▶ **Task objective**:
Search the data for the word "which" and copy every line that contains it.

┌─ Data to use

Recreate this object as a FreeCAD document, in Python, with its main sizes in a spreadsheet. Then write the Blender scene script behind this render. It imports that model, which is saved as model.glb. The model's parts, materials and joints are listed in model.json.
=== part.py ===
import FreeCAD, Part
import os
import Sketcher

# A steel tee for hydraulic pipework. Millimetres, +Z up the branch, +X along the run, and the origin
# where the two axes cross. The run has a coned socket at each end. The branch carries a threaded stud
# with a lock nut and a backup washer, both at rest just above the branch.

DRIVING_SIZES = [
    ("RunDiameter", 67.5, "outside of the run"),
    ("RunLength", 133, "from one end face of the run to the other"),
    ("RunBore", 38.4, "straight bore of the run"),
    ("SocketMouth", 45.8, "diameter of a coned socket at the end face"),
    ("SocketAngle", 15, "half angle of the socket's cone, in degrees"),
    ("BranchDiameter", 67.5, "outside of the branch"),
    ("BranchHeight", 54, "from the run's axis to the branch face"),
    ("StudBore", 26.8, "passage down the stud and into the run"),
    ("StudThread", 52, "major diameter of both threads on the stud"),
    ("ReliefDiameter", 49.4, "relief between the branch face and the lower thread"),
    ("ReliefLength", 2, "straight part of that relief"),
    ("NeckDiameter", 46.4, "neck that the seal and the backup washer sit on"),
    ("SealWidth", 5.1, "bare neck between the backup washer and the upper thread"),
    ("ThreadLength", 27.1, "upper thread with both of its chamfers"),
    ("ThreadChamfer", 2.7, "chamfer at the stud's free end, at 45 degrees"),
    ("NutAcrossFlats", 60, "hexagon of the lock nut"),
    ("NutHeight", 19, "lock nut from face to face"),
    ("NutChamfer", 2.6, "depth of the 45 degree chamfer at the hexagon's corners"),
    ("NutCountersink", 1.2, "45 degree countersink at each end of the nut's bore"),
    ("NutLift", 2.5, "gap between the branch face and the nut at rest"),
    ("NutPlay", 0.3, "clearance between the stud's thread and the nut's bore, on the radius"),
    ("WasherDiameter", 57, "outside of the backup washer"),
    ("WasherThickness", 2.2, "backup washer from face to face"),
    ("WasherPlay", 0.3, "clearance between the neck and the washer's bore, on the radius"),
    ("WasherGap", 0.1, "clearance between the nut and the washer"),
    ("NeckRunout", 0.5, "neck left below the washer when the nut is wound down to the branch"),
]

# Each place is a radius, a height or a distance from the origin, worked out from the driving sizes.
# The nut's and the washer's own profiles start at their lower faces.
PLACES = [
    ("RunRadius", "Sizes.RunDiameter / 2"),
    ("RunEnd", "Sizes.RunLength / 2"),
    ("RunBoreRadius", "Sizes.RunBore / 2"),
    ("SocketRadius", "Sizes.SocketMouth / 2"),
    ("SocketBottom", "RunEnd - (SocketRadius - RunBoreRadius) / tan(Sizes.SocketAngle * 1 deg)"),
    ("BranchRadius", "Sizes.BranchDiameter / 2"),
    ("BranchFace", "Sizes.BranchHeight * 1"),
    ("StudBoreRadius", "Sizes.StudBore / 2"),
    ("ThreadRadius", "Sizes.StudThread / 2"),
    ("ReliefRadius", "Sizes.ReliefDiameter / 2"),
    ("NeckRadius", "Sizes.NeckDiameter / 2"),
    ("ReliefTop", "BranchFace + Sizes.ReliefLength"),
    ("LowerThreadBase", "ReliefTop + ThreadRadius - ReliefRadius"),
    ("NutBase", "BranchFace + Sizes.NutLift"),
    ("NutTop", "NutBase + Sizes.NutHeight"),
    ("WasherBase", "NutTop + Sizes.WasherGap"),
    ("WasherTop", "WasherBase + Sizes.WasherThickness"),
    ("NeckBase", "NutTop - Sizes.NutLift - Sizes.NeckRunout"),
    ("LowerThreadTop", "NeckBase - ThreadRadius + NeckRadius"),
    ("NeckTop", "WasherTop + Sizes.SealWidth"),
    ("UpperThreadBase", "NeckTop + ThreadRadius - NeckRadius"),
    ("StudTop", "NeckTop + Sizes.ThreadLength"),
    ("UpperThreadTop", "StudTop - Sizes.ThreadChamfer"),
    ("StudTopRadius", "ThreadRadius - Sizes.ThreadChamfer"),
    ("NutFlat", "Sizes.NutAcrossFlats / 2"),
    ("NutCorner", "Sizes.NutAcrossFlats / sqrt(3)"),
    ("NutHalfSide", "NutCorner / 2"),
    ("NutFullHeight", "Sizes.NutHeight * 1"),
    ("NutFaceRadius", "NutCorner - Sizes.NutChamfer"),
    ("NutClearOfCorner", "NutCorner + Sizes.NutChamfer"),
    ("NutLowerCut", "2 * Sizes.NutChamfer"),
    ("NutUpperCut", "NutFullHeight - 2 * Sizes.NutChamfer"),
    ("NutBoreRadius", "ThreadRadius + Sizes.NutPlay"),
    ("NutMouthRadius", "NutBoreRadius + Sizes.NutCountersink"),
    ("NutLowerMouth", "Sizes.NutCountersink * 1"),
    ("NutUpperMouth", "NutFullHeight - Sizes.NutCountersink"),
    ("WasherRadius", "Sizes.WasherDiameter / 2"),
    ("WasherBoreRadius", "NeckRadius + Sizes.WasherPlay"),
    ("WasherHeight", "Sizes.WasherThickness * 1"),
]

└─
┌─ Data to use

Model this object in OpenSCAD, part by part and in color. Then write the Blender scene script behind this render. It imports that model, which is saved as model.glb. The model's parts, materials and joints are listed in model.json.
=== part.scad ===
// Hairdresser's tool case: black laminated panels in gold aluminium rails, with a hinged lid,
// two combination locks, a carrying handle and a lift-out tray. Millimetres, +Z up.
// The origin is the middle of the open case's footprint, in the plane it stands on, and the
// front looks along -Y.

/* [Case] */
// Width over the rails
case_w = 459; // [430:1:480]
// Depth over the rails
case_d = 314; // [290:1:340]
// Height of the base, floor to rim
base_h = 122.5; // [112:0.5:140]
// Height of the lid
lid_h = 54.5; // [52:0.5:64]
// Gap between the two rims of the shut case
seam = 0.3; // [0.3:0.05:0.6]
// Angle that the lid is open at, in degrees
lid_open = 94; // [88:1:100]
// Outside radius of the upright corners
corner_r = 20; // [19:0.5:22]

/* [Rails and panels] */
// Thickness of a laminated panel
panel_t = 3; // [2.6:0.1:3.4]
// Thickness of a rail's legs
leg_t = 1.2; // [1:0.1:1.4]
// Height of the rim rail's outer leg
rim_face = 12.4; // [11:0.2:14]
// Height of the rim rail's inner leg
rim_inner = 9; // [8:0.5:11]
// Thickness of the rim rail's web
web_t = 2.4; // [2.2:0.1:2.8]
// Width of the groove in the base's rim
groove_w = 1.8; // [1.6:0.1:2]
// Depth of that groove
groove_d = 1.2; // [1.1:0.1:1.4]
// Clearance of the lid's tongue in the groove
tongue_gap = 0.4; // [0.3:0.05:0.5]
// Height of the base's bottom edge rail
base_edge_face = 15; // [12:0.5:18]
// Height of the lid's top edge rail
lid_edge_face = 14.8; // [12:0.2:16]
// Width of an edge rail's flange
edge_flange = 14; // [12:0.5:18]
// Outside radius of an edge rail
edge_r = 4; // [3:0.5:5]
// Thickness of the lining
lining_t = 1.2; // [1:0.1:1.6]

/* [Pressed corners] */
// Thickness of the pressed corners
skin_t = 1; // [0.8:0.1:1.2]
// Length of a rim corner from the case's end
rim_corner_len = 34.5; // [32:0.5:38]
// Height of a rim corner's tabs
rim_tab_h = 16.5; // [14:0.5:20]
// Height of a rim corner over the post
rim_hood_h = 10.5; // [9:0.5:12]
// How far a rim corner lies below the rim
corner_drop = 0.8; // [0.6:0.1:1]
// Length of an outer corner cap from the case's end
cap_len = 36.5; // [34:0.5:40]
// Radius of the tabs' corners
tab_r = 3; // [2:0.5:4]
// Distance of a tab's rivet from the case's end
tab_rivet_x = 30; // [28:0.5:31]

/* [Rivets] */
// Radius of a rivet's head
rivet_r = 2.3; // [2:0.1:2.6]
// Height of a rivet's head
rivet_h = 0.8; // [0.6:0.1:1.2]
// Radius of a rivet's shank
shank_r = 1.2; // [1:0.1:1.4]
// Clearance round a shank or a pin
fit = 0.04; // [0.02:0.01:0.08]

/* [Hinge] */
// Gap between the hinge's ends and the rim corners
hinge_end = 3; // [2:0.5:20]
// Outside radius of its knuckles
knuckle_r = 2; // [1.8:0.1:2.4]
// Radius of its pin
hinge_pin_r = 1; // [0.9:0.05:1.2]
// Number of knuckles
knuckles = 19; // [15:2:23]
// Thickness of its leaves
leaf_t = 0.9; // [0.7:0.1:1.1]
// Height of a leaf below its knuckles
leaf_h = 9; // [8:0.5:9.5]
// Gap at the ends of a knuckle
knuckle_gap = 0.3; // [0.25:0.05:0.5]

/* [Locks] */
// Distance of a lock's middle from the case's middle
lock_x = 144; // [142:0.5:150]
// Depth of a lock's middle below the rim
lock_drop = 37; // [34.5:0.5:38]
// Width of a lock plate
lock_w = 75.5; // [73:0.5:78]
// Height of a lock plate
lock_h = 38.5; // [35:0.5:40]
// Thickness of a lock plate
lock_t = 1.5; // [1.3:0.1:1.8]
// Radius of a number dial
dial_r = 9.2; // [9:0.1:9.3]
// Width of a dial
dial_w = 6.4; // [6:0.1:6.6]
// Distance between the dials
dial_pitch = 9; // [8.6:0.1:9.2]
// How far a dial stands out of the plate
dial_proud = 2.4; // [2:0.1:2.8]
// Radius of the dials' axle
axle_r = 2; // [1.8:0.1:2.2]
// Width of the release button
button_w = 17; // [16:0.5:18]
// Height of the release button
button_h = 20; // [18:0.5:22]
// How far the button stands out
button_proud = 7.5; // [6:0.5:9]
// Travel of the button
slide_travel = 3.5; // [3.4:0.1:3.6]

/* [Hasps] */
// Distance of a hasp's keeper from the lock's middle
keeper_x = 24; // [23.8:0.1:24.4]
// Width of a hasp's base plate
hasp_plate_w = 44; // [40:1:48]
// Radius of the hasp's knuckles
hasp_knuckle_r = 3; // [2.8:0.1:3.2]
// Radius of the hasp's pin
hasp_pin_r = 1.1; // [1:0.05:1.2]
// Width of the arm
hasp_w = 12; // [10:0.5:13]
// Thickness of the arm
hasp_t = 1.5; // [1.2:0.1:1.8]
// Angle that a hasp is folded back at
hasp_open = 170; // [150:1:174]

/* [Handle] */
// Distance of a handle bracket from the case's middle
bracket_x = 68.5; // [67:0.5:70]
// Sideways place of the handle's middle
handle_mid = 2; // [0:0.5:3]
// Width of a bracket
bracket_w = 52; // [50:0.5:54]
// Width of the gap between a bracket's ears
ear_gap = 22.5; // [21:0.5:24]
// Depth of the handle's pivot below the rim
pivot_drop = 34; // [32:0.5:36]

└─

▶ **Written solution**:
Recreate this object as a FreeCAD document, in Python, with its main sizes in a spreadsheet. Then write the Blender scene script behind this render. It imports that model, which is saved as model.glb. The model's parts, materials and joints are listed in model.json.
Model this object in OpenSCAD, part by part and in color. Then write the Blender scene script behind this render. It imports that model, which is saved as model.glb. The model's parts, materials and joints are listed in model.json.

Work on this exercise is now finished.